Komisja Europejska dalej forsuje swoją wizję świata. Dwa tygodnie temu opublikowała analizę wpływu zmniejszenia pestycydów na produkcję. I według jej analiz rozporządzenie SUR nie zagraża bezpieczeństwu żywnościowemu UE. A nawet więcej: według analizy, jeżeli Europa teraz nie zmniejszy stosowania pestycydów, to bezpieczeństwo żywnościowe będzie poważnie zachwiane w przyszłości. - EZŁ zawiera szereg rozwiązań, które ograniczają produkcję żywności. Wygląda on na dokument, który został przygotowany przez lobbystów nieliczących się z bezpieczeństwem żywnościowym i interesami konsumentów. Chcę wierzyć w to, że te opóźnienia w PE głosowania nad dokumentem są wyrazem opamiętania -wskazuje Jan Krzysztof Ardanowski. Jak dodaje, wydłużenie prac nad rozporządzeniem SUR jest chwilą wytchnienia dla rolników, ale ideologia Unii Europejskiej się nie zmieniła.

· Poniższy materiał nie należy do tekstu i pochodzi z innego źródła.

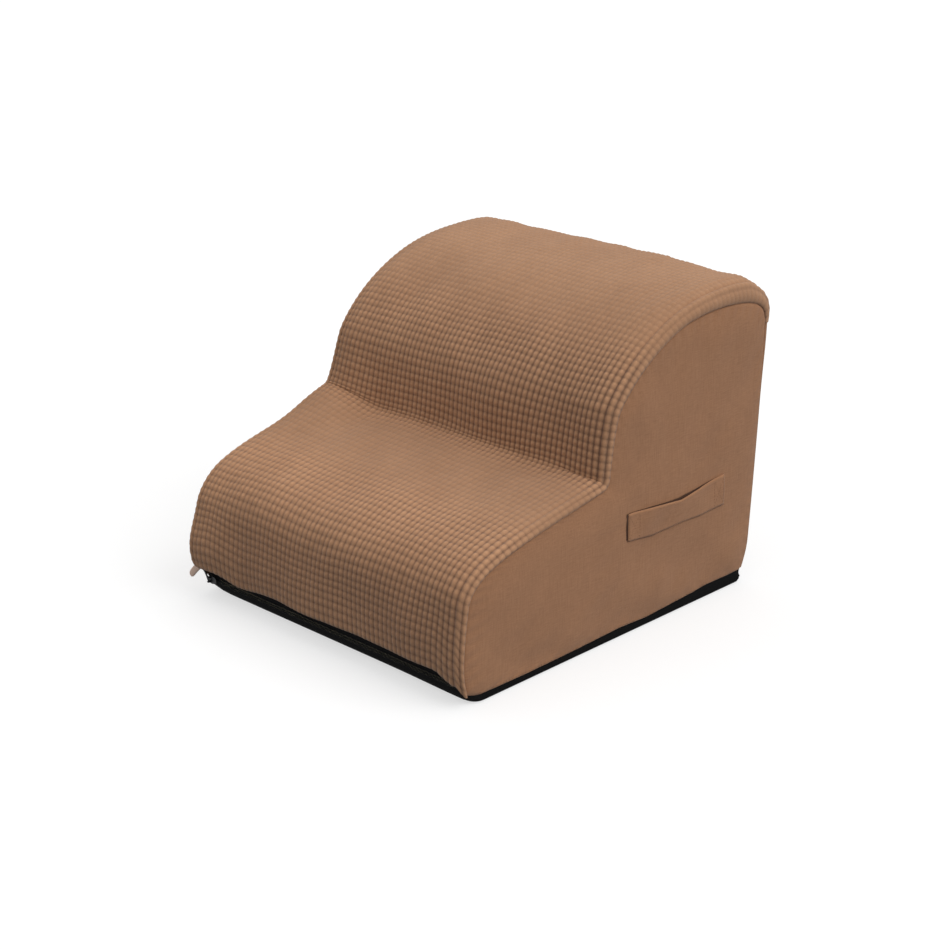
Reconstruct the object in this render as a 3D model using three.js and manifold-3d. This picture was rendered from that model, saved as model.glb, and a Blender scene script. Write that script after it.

- Dalej króluje założenie mocnego uderzenia w rolnictwo bez liczenia się z konsekwencjami. Do tych rozporządzeń dochodzą sprawa umów o wolnym handlu z Mercosur i Nową Zelandią, a także rozwój produkcji żywności w laboratoriach. Nawet jeżeli na drodze do zielonej utopii Frans Timmermans i jego akolici napotykają przeszkody, nie powinno nas to w żaden sposób uspokajać - uważa Jan Krzysztof Ardanowski.
Kolejna zła informacja dla rolnictwa dotarła do nas ze Wschodu. Rosja nie przedłuży umowy zbożowej - dokumentu, który pozwala na bezpieczne eksportowanie ukraińskiego zboża szlakami czarnomorskimi.
Ursula von der Leyen, przewodnicząca Komisji Europejskiej, już złożyła obietnicę, że UE będzie wspierać Ukrainę w lądowym transporcie zboża. - Pójdą ogromne naciski na nasz kraj. Transport przez Morze Czarne jest jedynym ekonomicznie opłacalnym sposobem transportowania go do Afryki i na Bliski Wschód. Będziemy zmuszani do tego, aby otworzyć się na szeroki tranzyt zboża - większy, niż miało to miejsce do tej pory. Jak wiemy, przez ostatni rok KE nie wymyśliła skutecznego sposobu tranzytu zboża -zauważa przewodniczący Rady do spraw Rolnictwa i Obszarów Wiejskich przy Prezydencie RP W jego ocenie problemy Polski dotyczące zboża w najbliższym czasie się zwielokrotnią.